Convalescent plasma is a liquid component collected from the blood of people who have recovered from COVID-19. There is currently no treatment for COVID-19 but small studies have suggested that the disease-fighting antibodies found in convalescent plasma may help people recover from the virus, said Dr. Alyssa Ziman, medical director of transfusion medicine in the UCLA Department of Pathology and Laboratory Medicine.

Members of the community who have tested positive for COVID-19 and recovered are encouraged to register and take the survey on the UCLA COVID-19 Convalescent Plasma Donation website to see whether they are eligible to donate.

"We will use the donated plasma to give to patients who are currently hospitalized with COVID-19," Dr. Ziman said. "There are also national research protocols under development to study whether plasma can be used to prevent infection in healthcare workers that have been exposed. Our goal is to participate in these trials once they are finalized."

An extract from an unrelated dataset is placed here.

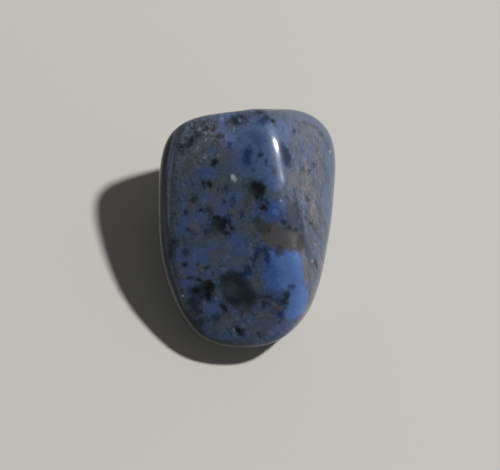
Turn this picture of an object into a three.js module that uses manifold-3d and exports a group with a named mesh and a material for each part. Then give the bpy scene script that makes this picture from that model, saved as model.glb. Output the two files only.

Blood plasma and other specimens for future research will be collected through the UCLA Blood and Platelet Center by appointment only and donors will have to meet all standard blood donor screening requirements.

In addition to potentially saving lives, the clinical trial will help researchers better understand antibody response to COVID-19, test development for neutralizing antibodies, and the relationship between the amount and type of antibody in convalescent plasma units and patients' response to plasma treatment, Dr. Ziman said.

UCLA is one of more than 40 institutions across the country participating in the National COVID-19 Convalescent Plasma Project.